You will see my name and hopefully the names of my ‘Freedom for Excellence’ team on the ballot next election. I am passionate about helping to bring positive change to this district and thankfully I have never been one to give up easily,” Evans said. Her words of perseverance ring true with her plans to rerun for a position on the school board in the future. “It is my hopes to have a well-rounded school with academics, arts and athletic programs complimenting each other and offering an abundance of programs for all students at Freedom. It is time for fresh ideas, new perspectives and an eye for details. I hope I will be given this chance next election.”

In other news, Dana Sharpless, one of the workers in the cafeteria, won one of the two positions of judge of election for Conway Borough—an election judge is a person who is responsible for the orderly and proper voting in local elections.

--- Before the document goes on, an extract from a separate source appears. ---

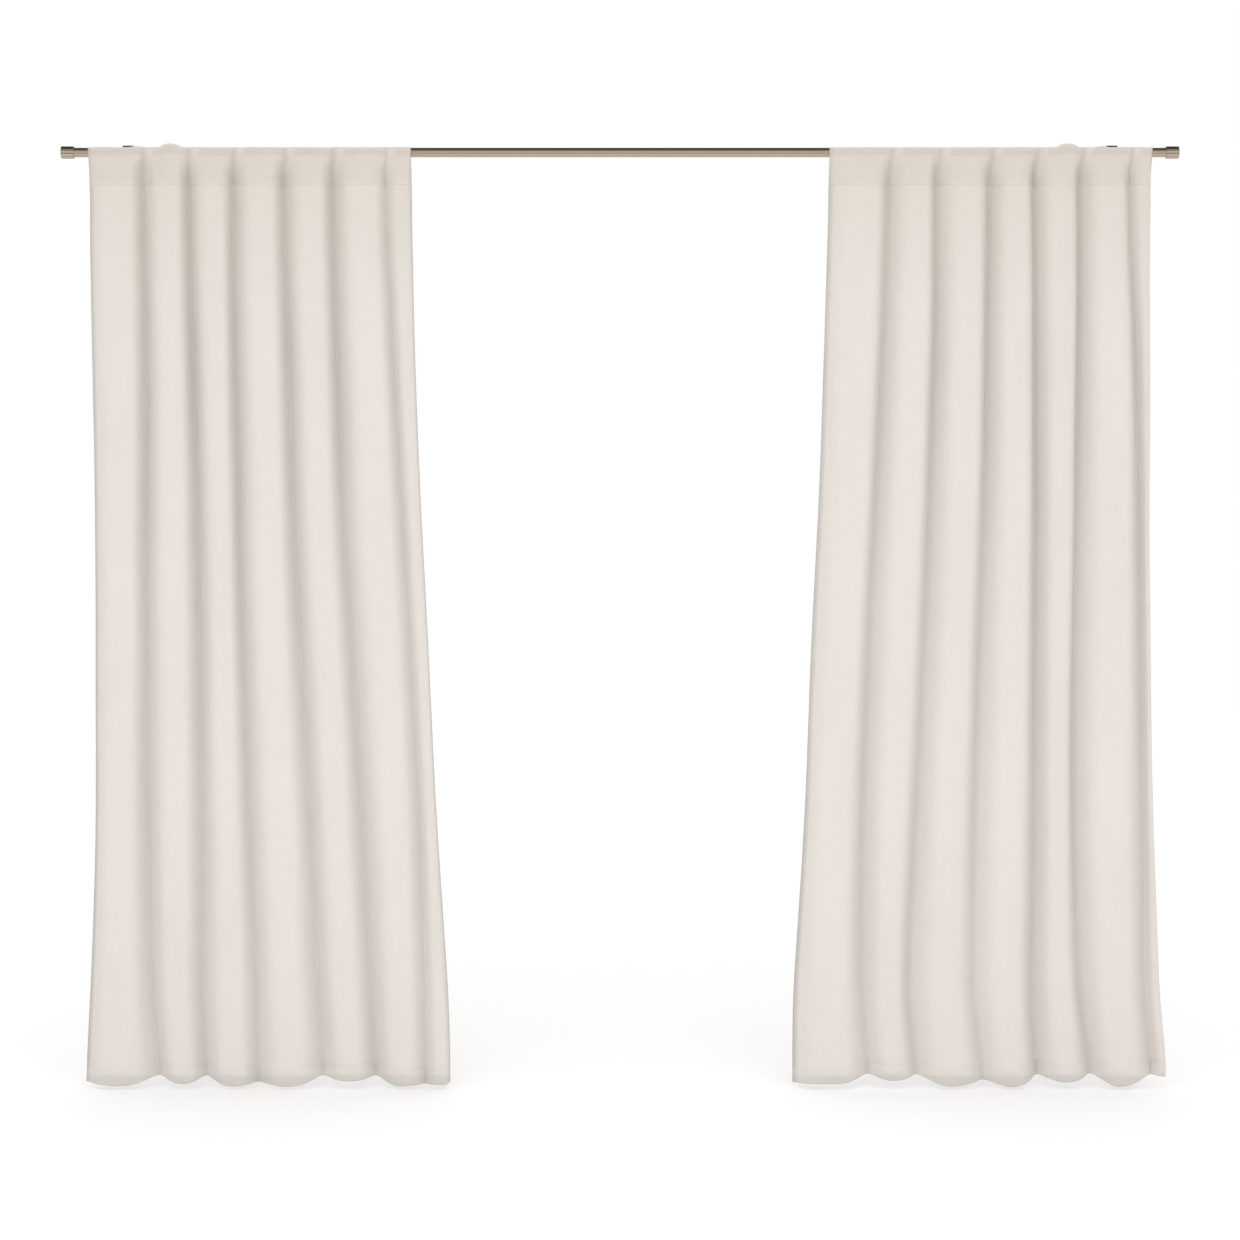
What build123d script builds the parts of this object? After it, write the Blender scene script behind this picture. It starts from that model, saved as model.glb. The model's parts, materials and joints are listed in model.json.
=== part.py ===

“All elections are important; there is always someone running for office. Local elections cover mayor, school board, council, and this year, election officials. People should vote because it is their right as a citizen in this country and it is the day that they have to give their voice in the government,” Sharpless said.

On all the ballots across Pennsylvania, voters were asked to mark “Yes” or “No” in response to a new proposed Pennsylvania constitutional amendment that would allow counties to exempt all of the property owners in their jurisdiction from property taxes. Before this was proposed, counties could only exempt up to 50 percent of property owners from property taxes if they chose to. The results of the elections were 54 percent saying “Yes” and 46 percent saying “No.”

Though the turnout was not as large as last year, the impact on communities is still the same. Elections are meant to reflect the people’s opinions and elections are essential to democracy. The opinions of the people are the true reflection of a democracy, and as thus, elections are held because America is built on the people who are a part of it. Without elections, who knows where America would be now?